Таковым оставался общий взгляд Ленина на нэп в России в следующие полтора года. Бухарин (как и другие) сразу же выдвинул свое прежнее возражение, что государственный капитализм теоретически невозможен при диктатуре пролетариата, снова говоря Ленину как публично, так и в частном общении: «Вы неправильно употребляете слово „капитализм“». Но так как они сходились во мнениях относительно проводимой политики, а в этом вопросе не могли переубедить друг друга, то оба отбросили этот терминологический спор как абстрактный и несущественный {540}. К тому же Ленин, страстный прагматик, в 1921 и в 1922 гг. был гораздо менее обеспокоен теоретическими дефинициями, нежели необходимостью разъяснить партии важность и цели нэпа: привлечь частную инициативу крестьян для того, чтобы привести в движение крупную и мелкую промышленность; добиться с помощью торговли прочной экономической и политической с_м_ы_ч_к_и между пролетариатом и крестьянством, между промышленностью и сельским хозяйством; сделать государственные экономические органы эффективными и способными выдержать борьбу с их частнособственническими конкурентами. Тем большевикам, которые были озабочены вопросом, куда все это приведет, Ленин давал неопределенное обещание «построить сначала прочные мостки… через государственный капитализм к социализму», «иначе вы не подойдете к коммунизму…» {541}. Он не объяснял, как это произойдет, и сомнительно, чтобы он понимал это до конца 1922 г., когда его представления стали меняться.

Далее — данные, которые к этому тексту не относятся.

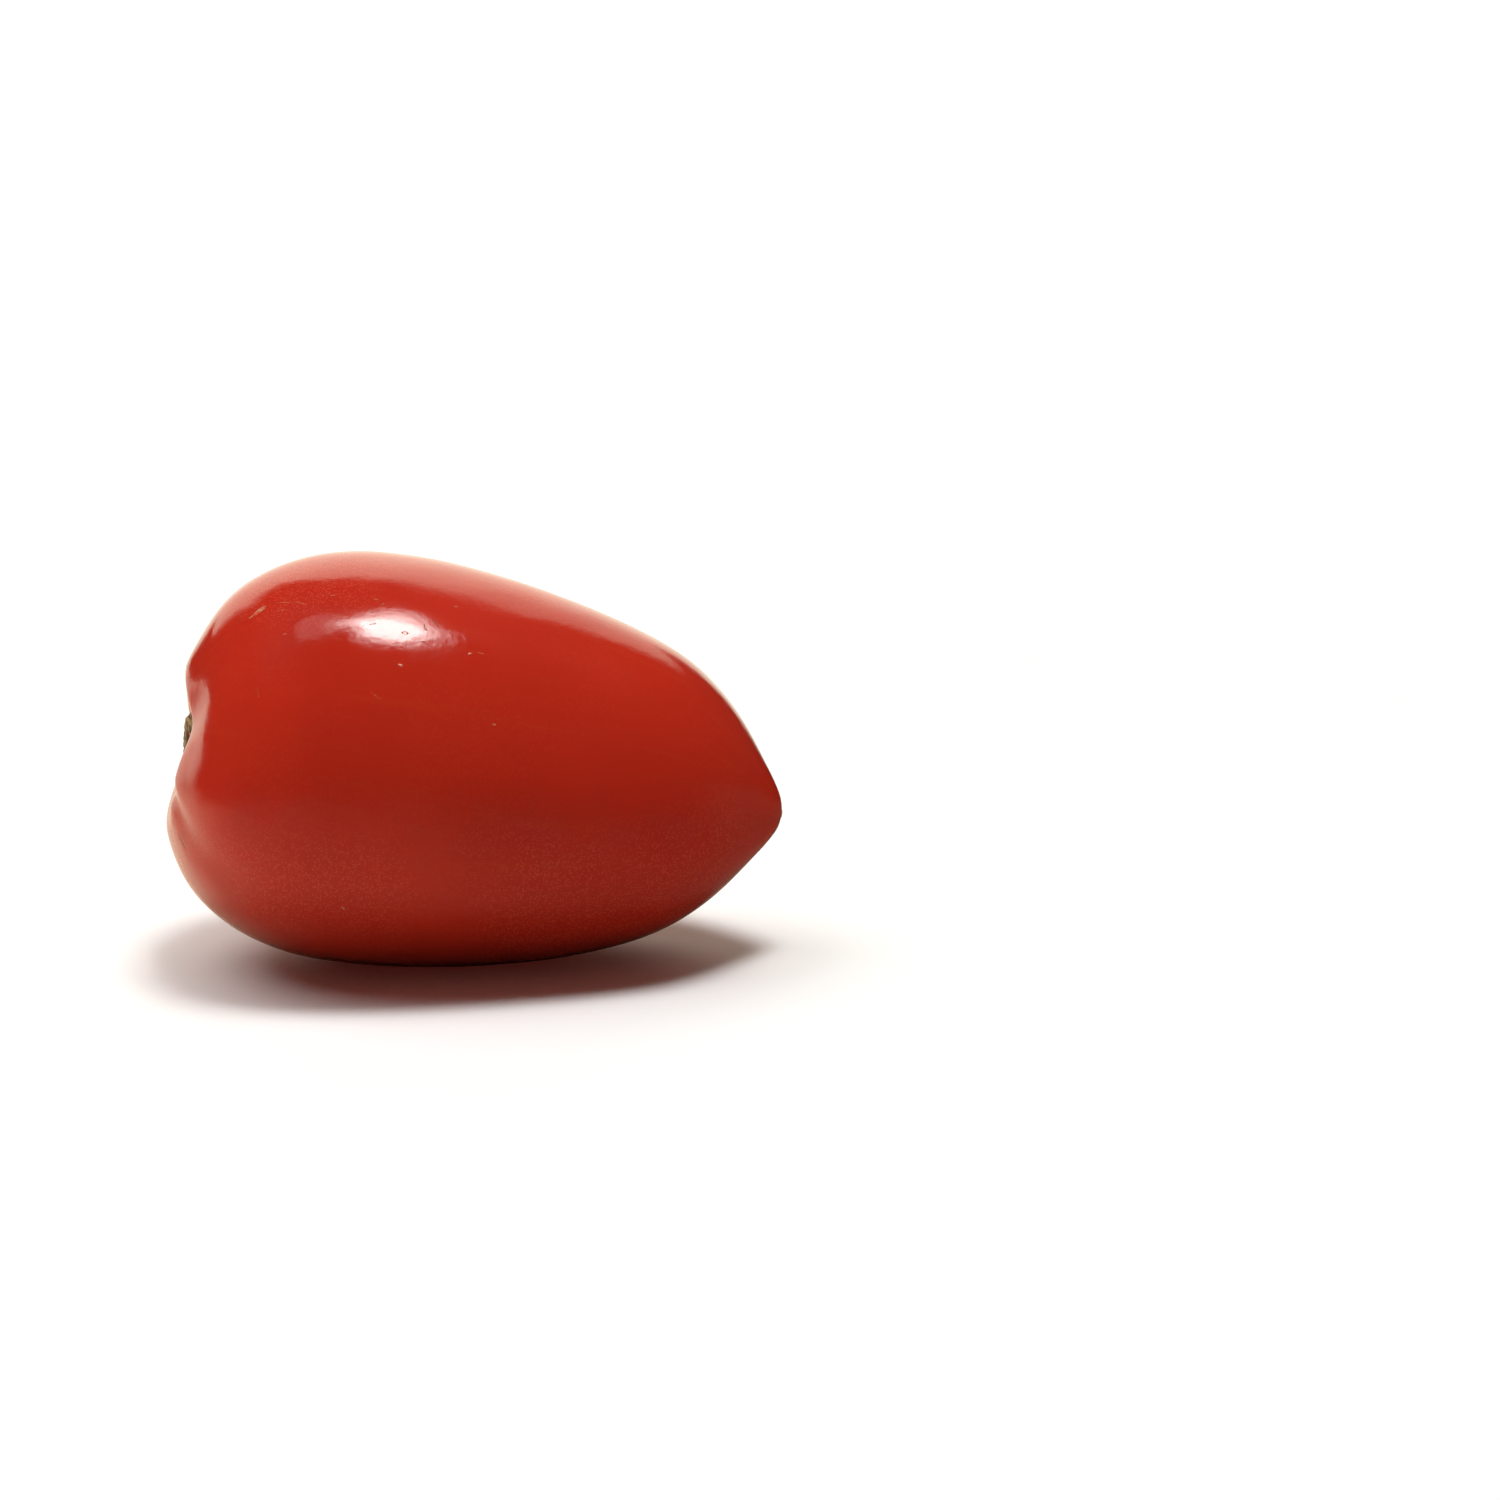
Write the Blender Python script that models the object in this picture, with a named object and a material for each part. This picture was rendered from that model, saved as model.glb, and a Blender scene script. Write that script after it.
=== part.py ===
"""A roma tomato, picked and lying on its side, as one closed solid.

The fruit starts as a plum-shaped blank, spun from a meridian that runs from the corky stem scar, over the
shoulder, along the flank and down to the small blunt tip. Swells and creases then turn its shoulder into the
uneven lobes that stand round the scar. The stem end points to -X, the tip to +X, and -Y is the front. The
fruit's own axis falls towards the tip, and the skin is pressed flat where the fruit rests.
"""

import math

import bmesh
import bpy
import numpy as np
from mathutils import Matrix, Vector

# Driving dimensions, in metres
FRUIT_LENGTH = 0.0740  # along the fruit's own axis, from the stem scar to the tip
FRUIT_RADIUS = 0.02605  # mean radius at the widest place, where the fruit is deeper than it is high
AXIS_FALL = math.radians(8.5)  # how steeply the axis falls from the stem scar to the tip
AXIS_BOW = 0.0005  # how far the axis rises above a straight line from the scar to the tip
FLAT_DEPTH = 0.0004  # how much of the underside is pressed flat

# The meridian, as shares of the length and of the radius, from the scar's centre to the tip
MERIDIAN = (
    (0.000, 0.000),
    (0.000, 0.120),
    (0.001, 0.240),
    (0.005, 0.360),
    (0.019, 0.500),
    (0.051, 0.703),
    (0.110, 0.866),
    (0.193, 0.967),
    (0.300, 1.000),
    (0.445, 0.972),
    (0.580, 0.900),
    (0.715, 0.793),
    (0.820, 0.657),
    (0.902, 0.456),
    (0.956, 0.256),
    (0.985, 0.132),
    (0.9965, 0.062),
    (1.000, 0.000),
)

# Below, angles round the axis are in degrees, from 0 at the front through 90 at the top, and distances along
# the skin are in metres, from the scar's centre

# Departures from a round section: sides, share of the radius, angle
SECTION_WAVES = ((2, 0.030, 5.0), (3, 0.010, 70.0))

# Each lobe of the shoulder: angle and distance of its crest, swell, half width in degrees
LOBES = (
    (70.0, 0.0105, 0.0014, 34.0),
    (142.0, 0.0095, 0.0010, 26.0),
    (-104.0, 0.0100, 0.0019, 44.0),
    (-28.0, 0.0078, 0.0010, 34.0),
)
LOBE_INNER_SPREAD = 0.0045  # how far along the skin a swell reaches, towards the scar and away from it
LOBE_OUTER_SPREAD = 0.0110

# Each crease between lobes: angle where it is deepest, how far the angle turns per metre from there, reach along the
# skin, depth, half width in degrees
CREASES = (
    (20.0, 1500.0, 0.009, 0.0009, 13.0),
    (-66.0, 2400.0, 0.014, 0.0007, 14.0),
    (104.0, 0.0, 0.022, 0.0008, 11.0),
    (186.0, 0.0, 0.020, 0.0013, 20.0),
)
CREASE_START = 0.0035  # distance at which a crease begins
CREASE_FULL = 0.0085  # and at which it is deepest

# The stem scar: an uneven oval of cork, a little raised, with a sunken middle and a moat round it
SCAR_RADIUS = 0.0038
SCAR_RISE = 0.0003
SCAR_PIT_DEPTH = 0.0007
MOAT_DEPTH = 0.00025
SCAR_WAVES = ((2, 0.22, 0.0), (5, 0.07, 40.0), (8, 0.04, 110.0))  # sides, share of the radius, angle
SCAR_SEAT = 0.0004  # how deep it sits between the lobes
SCAR_TILT = 0.16  # how steeply its face leans towards the angle below
SCAR_TILT_ANGLE = -60.0
SCAR_TILT_REACH = (0.0045, 0.0100)  # distances between which the skin stops leaning with it
SCAR_RIM = 0.16  # share of the scar's radius over which its edge falls
SCAR_PIT_SPREAD = 0.30  # as a share of the scar's radius, like the two below
MOAT_PLACE = 1.22
MOAT_SPREAD = 0.14

# The faceted skin: how many faces go round, and how far apart the rings are at places along the skin
SEGMENTS = 72
RING_PLACES = (0.0, 0.007, 0.016, 0.032, 0.084, 0.100)
RING_SPACING = (0.0006, 0.0008, 0.0014, 0.0024, 0.0022, 0.0009)
MERGE_DISTANCE = 1e-6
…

Три обстоятельства в июне 1921 г. заставили Ленина переосмыслить свою концепцию нэпа и государственного капитализма. Во-первых, причиненные войной опустошения и голод постепенно преодолевались, и в экономике, включая и государственный сектор, был заметен неуклонный прогресс, хотя тяжелая промышленность серьезно отставала. Положение правительства упрочилось. Во-вторых, Ленин возлагал надежды на привлечение нового капитала путем иностранных займов и концессии; это была его формула восстановления и индустриализации. Этот план провалился почти полностью. В сентябре 1922 г. Ленин признал, что нельзя рассчитывать на достаточный приток иностранного капитала и пришел к выводу, что стране нужно развивать свои собственные ресурсы путем экономии и увеличения налогообложения. Эти обстоятельства не только направили внимание Ленина на внутреннее состояние дел, но и исключили основной элемент государственного капитализма из ленинского первоначального анализа. И в-третьих, как только возобновились нормальные рыночные отношения, кооперативные объединения, очень многочисленные и имевшие большое значение в предоктябрьский период, а во время «военного коммунизма» превращенные в государственные распределительные органы, стали постепенно восстанавливать свой автономный статус и забирать в свои руки все большую часть розничной и оптовой торговли. Большевики привыкли пренебрегать этими производственными и потребительскими объединениями как полукапиталистическими, крестьянскими, реформистскими институтами, ранее руководимыми социалистами-революционерами и меньшевиками. В статье «О продовольственном налоге» Ленин квалифицировал эти объединения как разновидность «государственного капитализма» {542}.